Le groupe religieux des sociniens, qui s'était constitué en Pologne vers le milieu du xvie siècle et qui allait trouver en 1579 son théologien en la personne du Siennois Fausto Sozzini (Faustus Socinus, 1539-1604), est souvent présenté comme l'origine et la composante essentielle du mouvement unitarien ou antitrinitaire. En fait, il ne constitue qu'un des moments — très important, il est vrai — de ce courant doctrinal qui privilégie l'unité de personne en Dieu (la « monarchie divine »), ainsi que la nature humaine de Jésus-Christ, et qui remonte sous sa forme moderne (c'est-à-dire bien après l'arianisme) à Michel Servet lui-même, à des anabaptistes rhénans, à des humanistes italiens. C'est d'ailleurs l'exécution de Michel Servet qui avait amené, en 1553, à s'en prendre à la doctrine de la Trinité l'oncle de Fausto, Lelio Sozzini (Laelius Socinus, 1525-1562), juriste par tradition familiale, puis bibliste et théologien, qui eut maille à partir avec Heinrich Bullinger, le successeur de Zwingli à Zurich.

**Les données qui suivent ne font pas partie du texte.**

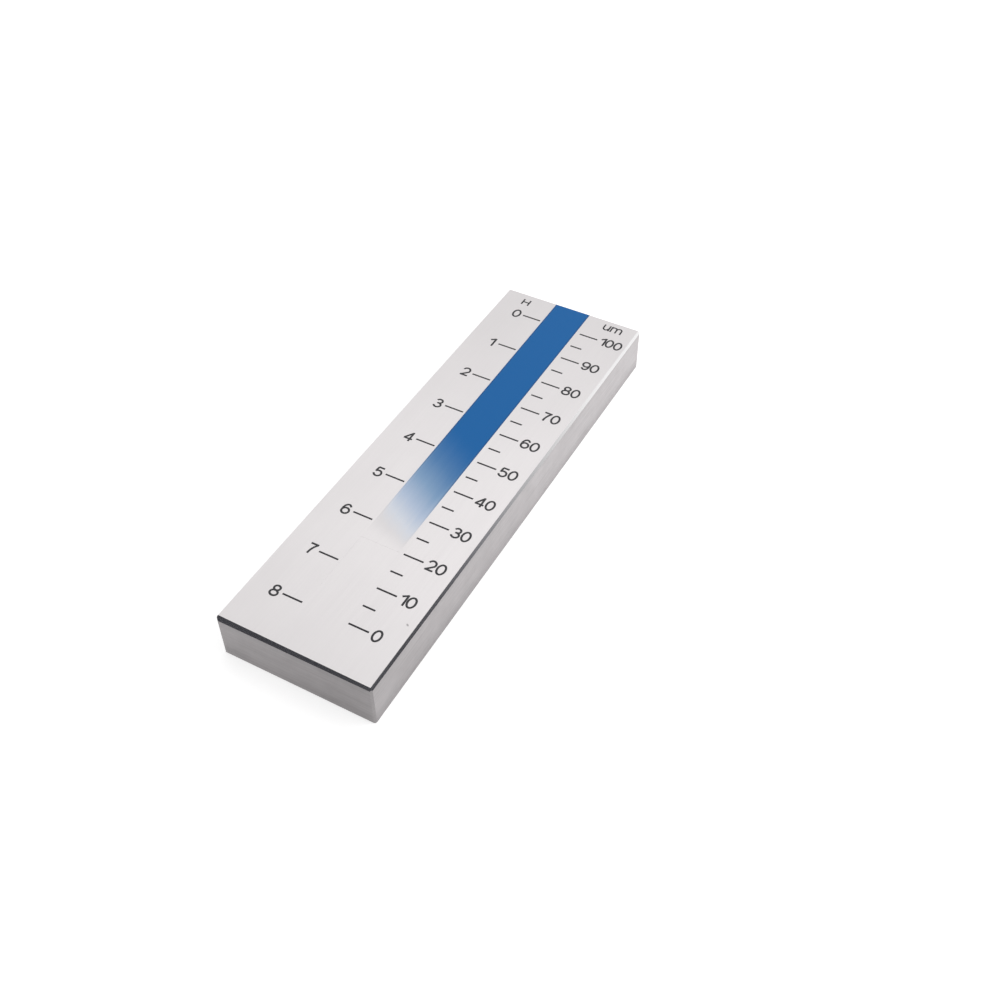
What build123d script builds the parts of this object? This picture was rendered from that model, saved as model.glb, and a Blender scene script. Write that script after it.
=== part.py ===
from build123d import *

import os

# A fineness of grind gauge: a flat ground steel block with one wide, very shallow channel
# that tapers to nothing, two engraved scales beside it, and paint drawn down the channel.
# Millimetres. The origin is the centre of the bottom face. X runs across the block, towards
# the micrometre scale. Y runs along it, towards the deep end of the channel. Z is up.

# Steel block: its right top edge is bevelled, and its near one too, wider towards the left.
# The far and left ones are only eased.
block_width = 50.0
block_length = 166.5
block_height = 15.3
right_bevel = 0.7
near_bevel_right_end = 0.7
near_bevel_left_end = 1.1
eased_edge = 0.2
bottom_bevel = 0.3
corner_bevel = 0.6

# Channel: open at the far end, and as deep as its scale says at the last mark
channel_width = 12.8
channel_offset = -0.2
channel_depth = 0.1
zero_mark_inset = 15.5
last_mark_inset = 11.0

# Engraved scales: micrometres on the right of the channel, grades on its left
micrometre_range = 100
micrometre_step = 5
numbered_step = 10
grade_range = 8
micrometre_mark_gap = 1.5
grade_mark_gap = 0.75
long_mark_length = 6.55
short_mark_length = 4.05
mark_width = 0.6
engraving_depth = 0.05

# Paint drawn down the channel, which ends where it is this thin
paint_end_depth = 0.02

# How far a cutting shape runs out past the steel
cut_clearance = 1.0

# Lines and levels that follow from the sizes above
zero_mark_y = zero_mark_inset - block_length / 2
last_mark_y = block_length / 2 - last_mark_inset
channel_left = channel_offset - channel_width / 2
channel_right = channel_offset + channel_width / 2
channel_slope = channel_depth / (last_mark_y - zero_mark_y)
open_end_y = block_length / 2 + cut_clearance


def block_outline(across, high_edge):
    """The block seen square on: its low side is eased at the top, and its high side cut as given."""
    half = across / 2
    return make_face(
        Polyline(
            (-half + bottom_bevel, 0),
            (half - bottom_bevel, 0),
            (half, bottom_bevel),
            (half, block_height - high_edge),
            (half - high_edge, block_height),
            (-half + eased_edge, block_height),
            (-half, block_height - eased_edge),
            (-half, bottom_bevel),
            close=True,
        )
    )


def near_bevel():
    """The plane that the near top edge is ground to, all along it."""
    left = Vector(-block_width / 2, near_bevel_left_end - block_length / 2, block_height)
    right = Vector(block_width / 2, near_bevel_right_end - block_length / 2, block_height)
    along = right - left
    down = Vector(0, -1, -1)
    return Plane(origin=left, x_dir=along, z_dir=down.cross(along))


def ground_blank():
    """The block before its channel: what its end view, side view and plan have in common."""
    end_outline = block_outline(block_width, right_bevel)
    side_outline = block_outline(block_length, eased_edge)
    plan_outline = chamfer(Rectangle(block_width, block_length).vertices(), corner_bevel)
    end_view = extrude(Plane.XZ * end_outline, block_length / 2, both=True)
    side_view = extrude(Plane.YZ * side_outline, block_width / 2, both=True)
    plan = extrude(plan_outline, block_height)
    return split(end_view & side_view & plan, bisect_by=near_bevel(), keep=Keep.BOTTOM)


def floor_level(y):
    """Height of the channel's floor, which falls evenly from the zero mark."""
    return block_height - channel_slope * (y - zero_mark_y)


def channel_space(from_y):
    """The tapered channel from one line along it to past the open end, as a cutting shape."""
    side = Polyline(
        (from_y, floor_level(from_y)),
        (open_end_y, floor_level(open_end_y)),
        (open_end_y, block_height + cut_clearance),
        (from_y, block_height + cut_clearance),
        close=True,
    )
    wedge = extrude(Plane.YZ * make_face(side), channel_width / 2, both=True)
    return Pos(channel_offset, 0, 0) * wedge


def mark_space(inner_x, outer_x, share):
    """The slot of one scale mark, at a share of the way from the zero mark to the last."""
    centre_x = (inner_x + outer_x) / 2
    centre_y = zero_mark_y + share * (last_mark_y - zero_mark_y)
    slot = Box(
        abs(outer_x - inner_x),
        mark_width,
        engraving_depth + cut_clearance,
        align=(Align.CENTER, Align.CENTER, Align.MIN),
    )
    return Pos(centre_x, centre_y, block_height - engraving_depth) * slot


def micrometre_marks():
    """A mark at every step: long where a number stands beside it, short between."""
    inner_x = channel_right + micrometre_mark_gap
    marks = []
    for depth in range(0, micrometre_range + 1, micrometre_step):
        numbered = depth % numbered_step == 0
        length = long_mark_length if numbered else short_mark_length
        marks.append(mark_space(inner_x, inner_x + length, depth / micrometre_range))
    return marks


def grade_marks():
    """A long mark for each grade, which is 0 at the deep end and highest at zero depth."""
    inner_x = channel_left - grade_mark_gap
    outer_x = inner_x - long_mark_length
    return [mark_space(inner_x, outer_x, 1 - grade / grade_range) for grade in range(grade_range + 1)]


def gauge_block(blank, marks):
    """One solid of hardened steel, with the channel and the scale marks cut into its face."""
    return blank - [channel_space(zero_mark_y), *marks]


def mark_filling(blank, marks):
    """Black filling of the scale marks, flush with the face: one small solid a mark."""
    return Compound([solid for mark in marks for solid in (blank & mark).solids()])


def paint_film(blank):
    """Paint that fills the channel flush with the face, down to its thinnest."""
    end_y = zero_mark_y + paint_end_depth / channel_slope
    return blank & channel_space(end_y)


def main():
    blank = ground_blank()
    marks = micrometre_marks() + grade_marks()
    parts = {
        "gauge_block": gauge_block(blank, marks),
        "mark_filling": mark_filling(blank, marks),
        "paint_film": paint_film(blank),
    }
    os.makedirs("parts", exist_ok=True)
    for name, part in parts.items():
        export_step(part, f"parts/{name}.step")


main()
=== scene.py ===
import math

import bpy
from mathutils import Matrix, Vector


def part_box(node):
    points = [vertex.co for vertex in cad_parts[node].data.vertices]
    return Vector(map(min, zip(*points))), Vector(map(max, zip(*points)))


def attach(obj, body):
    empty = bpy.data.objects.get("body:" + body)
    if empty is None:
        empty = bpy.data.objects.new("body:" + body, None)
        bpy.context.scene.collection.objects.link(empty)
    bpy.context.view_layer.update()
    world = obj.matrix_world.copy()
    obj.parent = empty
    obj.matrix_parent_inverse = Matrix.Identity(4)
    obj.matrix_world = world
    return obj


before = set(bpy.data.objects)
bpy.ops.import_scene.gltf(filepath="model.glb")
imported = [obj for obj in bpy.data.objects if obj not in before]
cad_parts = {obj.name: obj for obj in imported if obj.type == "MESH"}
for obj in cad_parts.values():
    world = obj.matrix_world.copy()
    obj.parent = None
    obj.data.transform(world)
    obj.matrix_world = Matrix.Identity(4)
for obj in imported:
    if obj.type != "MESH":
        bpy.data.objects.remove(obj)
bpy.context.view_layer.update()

bl_info = {
    "name": "Fineness of grind gauge",
    "version": (1, 0, 0),
    "blender": (4, 5, 0),
    "location": "3D View > Sidebar > Gauge",
    "description": "Finishes and print of a fineness of grind gauge, around its packed solids",
    "category": "Object",
}

MM = 0.001

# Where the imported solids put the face, the scales and the channel, in metres
BLOCK_LOW, BLOCK_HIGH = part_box("gauge_block")
MARKS_LOW, MARKS_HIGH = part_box("mark_filling")
PAINT_LOW, PAINT_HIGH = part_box("paint_film")
PAINT_MIDDLE_X = (PAINT_LOW.x + PAINT_HIGH.x) / 2
PAINT_HALF_WIDTH = (PAINT_HIGH.x - PAINT_LOW.x) / 2

# How wide a mark is along the block: the filling's box ends at the outer sides of the end marks
MARK_WIDTH = 0.6 * MM
ZERO_MARK_Y = MARKS_LOW.y + MARK_WIDTH / 2
LAST_MARK_Y = MARKS_HIGH.y - MARK_WIDTH / 2

# Numbers and letters of the scales. The micrometres begin a gap to the right of the long marks, and
# the grades and the H are centred on a line to the left of theirs
MICROMETRE_RANGE = 100
NUMBERED_STEP = 10
MICROMETRE_NUMBER_GAP = 1.12 * MM
MICROMETRE_LETTERS_X = 13.0 * MM
MICROMETRE_LETTERS_Y = 78.15 * MM
GRADE_RANGE = 8
GRADE_NUMBER_OFFSET = 2.42 * MM
GRADE_LETTER_Y = 77.65 * MM

# The pen and the spacing of the numbers and letters, where a number is 1 high
PEN_HALF = 0.08
NIB_THICKNESS = 0.04
GLYPH_GAP = 0.07
GAP_AFTER_ONE = 0.05

# The angle between two points of an arc, and how narrow a number of three digits is set
ARC_STEP = math.radians(9)
THREE_DIGIT_SQUEEZE = 0.95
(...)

Venu s'installer en Pologne, où son oncle Lelio avait séjourné et exercé son influence avec d'autres Italiens antitrinitaires, Fausto devint le théologien le plus important du groupe qui, en 1565, s'y était organisé, en marge de l'Église réformée, sous le nom d'« Union des frères (Unitas fratrum) de Pologne et de Lituanie qui ont rejeté la Trinité » ou de « petite Église polonaise ». Il travailla à le dégager des formes autochtones d'anabaptisme qui le caractérisaient et à élaborer le Catéchisme de Raków, qui allait paraître un an après sa mort. Bénéficiant d'un contexte de tolérance, il avait fait du gros bourg polonais de Raków un centre intellectuel important qui produisit de nombreux érudits et où les unitariens avaient leurs écoles et leurs imprimeries, tandis qu'ils se répandaient aussi en Hongrie et en Transylvanie.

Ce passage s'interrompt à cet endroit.